CAD and scene scripts
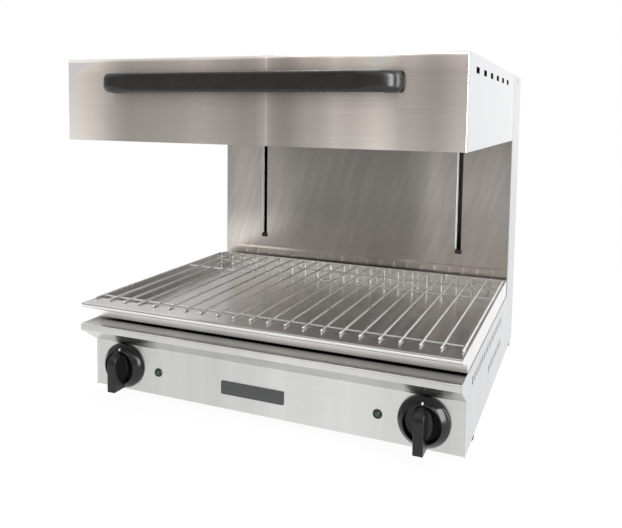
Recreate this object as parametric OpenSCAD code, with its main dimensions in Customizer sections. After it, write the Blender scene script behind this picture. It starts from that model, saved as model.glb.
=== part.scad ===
// Rise-and-fall cheese melter: a heated hood that slides up and down a rear
// column over a drip tray with a wire rack, on a low case with two heat knobs.
// Millimetres, +Z up. The origin is the middle of the footprint, on the
// surface that the four feet stand on. The front of the melter faces -Y.

/* [Overall] */
// Width of the case, the hood, the tray and the column
body_w = 600; // [560:5:700]
// Height from the underside of the case to the top of the column
body_h = 524; // [510:2:600]
// Thickness of the stainless sheet
sheet_t = 1.2; // [1:0.1:1.5]
// Outside radius of a bend in the sheet
bend_r = 2.5; // [1.8:0.1:3]
// Width of the flanges that the screws and the bottom plate hold on
flange_w = 18; // [14:1:24]

/* [Case] */
// Distance from the hood's front face back to the fascia
case_setback = 57.5; // [50:0.5:64]
// Height of the flat fascia
fascia_h = 76; // [74:1:84]
// Height of the case, up to the deck that the tray stands on
case_h = 112; // [108:1:124]
// How far the ledge stands out in front of the fascia
ledge_out = 37.5; // [30:0.5:42]
// Height of the flat front edge of the ledge
ledge_face_h = 10; // [8:0.5:14]
// How far the ledge reaches back over the fascia before the deck starts
ledge_return = 12; // [8:1:20]
// Height of a foot
foot_h = 10; // [8:1:25]
// Diameter of a foot where it stands
foot_d = 46; // [36:1:46]
// Distance from the fascia back to a front foot's middle
foot_front = 80; // [60:5:120]
// Distance from the column's back to a rear foot's middle
foot_back = 24; // [24:1:50]

/* [Louvres] */
// Length of a louvre slot in the case's side
louvre_l = 12; // [8:1:16]
// Width of a louvre slot
louvre_w = 3.5; // [2.5:0.5:4.5]
// Distance between neighbouring louvre slots
louvre_pitch = 17.5; // [14:0.5:22]
// Number of slots in the upper row
louvre_count = 18; // [8:1:19]
// Number of upper slots that have a slot of the lower row below them
louvre_low_count = 9; // [4:1:12]
// Distance from the fascia to the first upper slot
louvre_start = 47; // [30:1:60]
// Distance from the deck down to the middle of the upper row
louvre_drop = 24; // [16:1:30]
// Distance between the two rows
louvre_row_gap = 39; // [26:1:44]

/* [Drip tray] */
// Height of the drip tray
tray_h = 30; // [24:1:40]
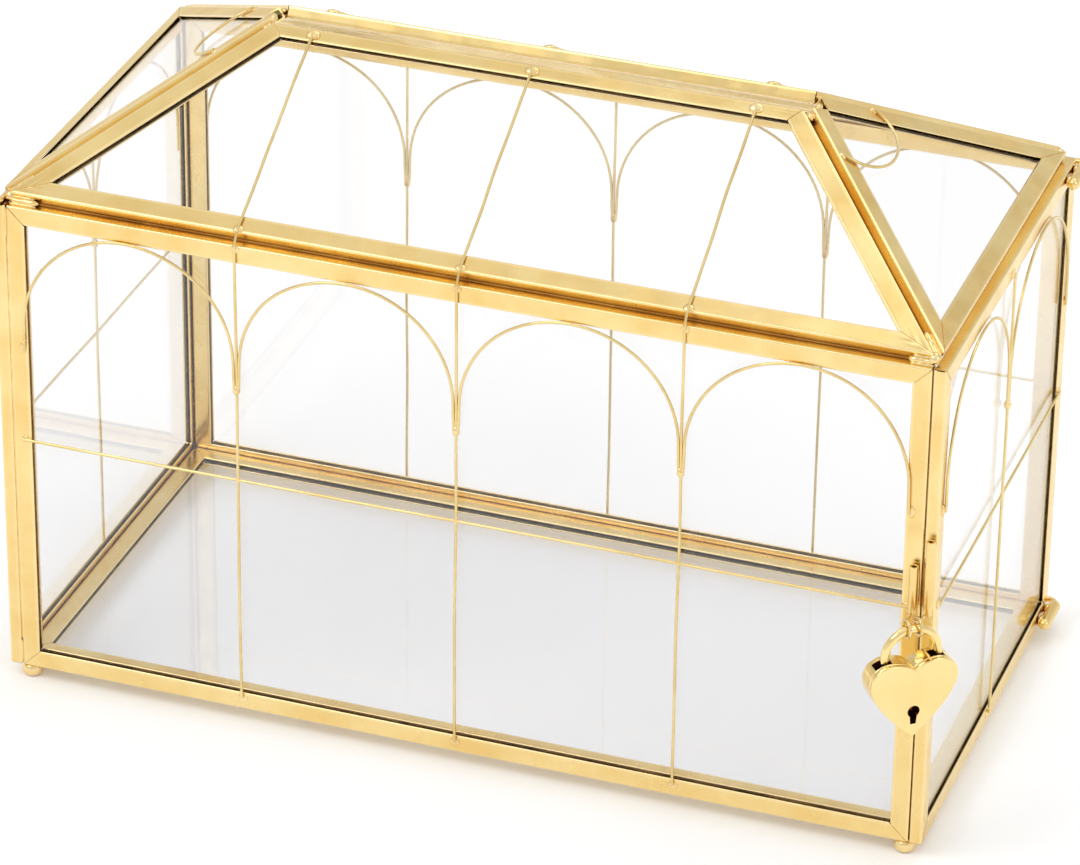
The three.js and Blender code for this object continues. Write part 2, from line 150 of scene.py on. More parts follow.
def makeStudio(s):
    world = bpy.data.worlds.new("studio")
    world.use_nodes = True
    scene.world = world
    tree = world.node_tree
    background = tree.nodes["Background"]
    direction = add(tree, "ShaderNodeTexCoord").outputs["Generated"]
    height = add(tree, "ShaderNodeSeparateXYZ", {0: direction}).outputs["Z"]
    ramp = add(tree, "ShaderNodeValToRGB", {0: height})
    ramp.color_ramp.interpolation = "EASE"
    while len(ramp.color_ramp.elements) < len(s["sky"]):
        ramp.color_ramp.elements.new(0.5)
    for stop, (place, shade) in zip(ramp.color_ramp.elements, s["sky"]):
        stop.position = place
        stop.color = (shade, shade, shade, 1)
    tree.links.new(ramp.outputs[0], background.inputs["Color"])
    for name, (place, size, watts) in s["lamps"].items():
        light = bpy.data.lights.new(name, "AREA")
        light.shape = "RECTANGLE"
        light.size, light.size_y = size
        light.energy = watts
        lamp = bpy.data.objects.new(name, light)
        lamp.location = caseMiddle + Vector(place)
        lamp.rotation_euler = Vector(place).to_track_quat("Z", "Y").to_euler()
        scene.collection.objects.link(lamp)
    half = s["floorSize"] / 2
    corners = [(-half, -half, 0), (half, -half, 0), (half, half, 0), (-half, half, 0)]
    mesh = bpy.data.meshes.new("floor")
    mesh.from_pydata(corners, [], [(0, 1, 2, 3)])
    floor = bpy.data.objects.new("floor", mesh)
    scene.collection.objects.link(floor)
    paper = bpy.data.materials.new("floorPaper")
    paper.use_nodes = True
    shader = paper.node_tree.nodes["Principled BSDF"]
    shader.inputs["Base Color"].default_value = (s["floorTone"], s["floorTone"], s["floorTone"], 1)
    shader.inputs["Roughness"].default_value = s["floorRough"]
    shader.inputs["Emission Color"].default_value = (1, 1, 1, 1)
    shader.inputs["Emission Strength"].default_value = s["floorGlow"]
    mesh.materials.append(paper)


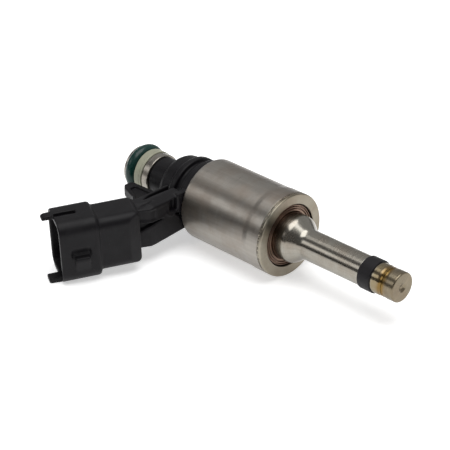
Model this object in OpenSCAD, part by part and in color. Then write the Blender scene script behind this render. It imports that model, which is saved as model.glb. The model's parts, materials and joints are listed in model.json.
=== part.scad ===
// Direct-injection fuel injector, lying on its magnet housing and plug.
// Millimetres. The nozzle axis is the X axis and the nozzle points along +X.
// The origin is the middle of the nozzle's tip face, and stations are counted
// from there towards the fuel inlet, so a station s lies at x = -s.

/* [Nozzle] */
// Diameter of the valve seat at the tip
tip_d = 7.3; // [7.0:0.05:7.4]
// Diameter of the slim valve body behind the seal
stem_d = 7.35; // [7.1:0.05:7.5]
// Station where the valve seat is welded to the valve body
seat_weld_s = 3.4; // [3.0:0.1:4.0]
// Station where the combustion seal starts
seal_s = 6.5; // [6.2:0.1:7.0]
// Length of the combustion seal
seal_len = 3.7; // [3.0:0.1:4.0]
// Outer diameter of the combustion seal
seal_d = 7.95; // [7.7:0.05:8.2]
// Station where the valve body starts to widen
flare_s = 28.1; // [27.9:0.1:28.3]
// Station where the widened shank starts
shank_s = 30.9; // [30.6:0.1:31.2]
// Diameter of the widened shank
shank_d = 11.7; // [11.6:0.05:11.9]

/* [Magnet housing] */
// Station of the front face that seats on the cylinder head
face_s = 33.9; // [33.5:0.1:34.3]
// Outer diameter of the front band
band_d = 20.7; // [20.6:0.05:20.9]
// Outer diameter of the housing behind the front band
pot_d = 20.4; // [20.2:0.05:20.5]
// Station of the weld between the end ring and the housing
end_weld_s = 34.8; // [34.6:0.1:35.0]
// Station where the front band ends
band_end_s = 39.2; // [38.5:0.1:40]
// Station of the rear end of the housing
pot_end_s = 60.4; // [60:0.1:61]
// Wall thickness of the housing
pot_wall = 1.4; // [1.3:0.05:1.5]
// Diameter of the hole in the end ring
end_hole_d = 15.6; // [15.2:0.1:16]

/* [Plug] */
// Angle between the plug and the inlet end of the injector
plug_angle = 62.5; // [60:0.5:65]
// Roll of the plug about the nozzle axis, which lets its collar touch the ground
plug_roll = 3.1; // [2.9:0.05:3.1]
// Station where the plug's axis meets the nozzle axis
plug_s = 52; // [51.5:0.1:52.5]
// Distance from the nozzle axis to the plug's mouth
plug_reach = 44.3; // [44:0.1:45]
// Thickness of the plug's collar
collar_w = 12; // [11.6:0.1:12.4]
// Height of the plug's collar
collar_h = 16; // [15.6:0.1:16.2]
// Length of the plug's collar
collar_len = 9.7; // [9.5:0.1:9.9]
// Thickness of the block behind the collar
block_w = 10.6; // [10:0.1:11]
// Height of the block behind the collar
block_h = 13.9; // [13.5:0.1:14.2]
// Length of the block behind the collar
block_len = 10.05; // [9.5:0.05:10.5]
// Depth of the plug's socket
socket_depth = 9.4; // [9.2:0.05:9.4]
// Wall thickness round the socket
socket_wall = 1.2; // [1.1:0.05:1.4]
// Distance between the two contact pins
pin_pitch = 5; // [4.5:0.1:5.5]

/* [Inlet] */
// Diameter of the plastic neck
neck_d = 10.1; // [10:0.1:10.4]
// Station where the plastic neck ends
neck_end_s = 77.1; // [76.8:0.1:77.4]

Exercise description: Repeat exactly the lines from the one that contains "Model this object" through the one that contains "lies at x = -s.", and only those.

Exercise response:
Model this object in OpenSCAD, part by part and in color. Then write the Blender scene script behind this render. It imports that model, which is saved as model.glb. The model's parts, materials and joints are listed in model.json.
=== part.scad ===
// Direct-injection fuel injector, lying on its magnet housing and plug.
// Millimetres. The nozzle axis is the X axis and the nozzle points along +X.
// The origin is the middle of the nozzle's tip face, and stations are counted
// from there towards the fuel inlet, so a station s lies at x = -s.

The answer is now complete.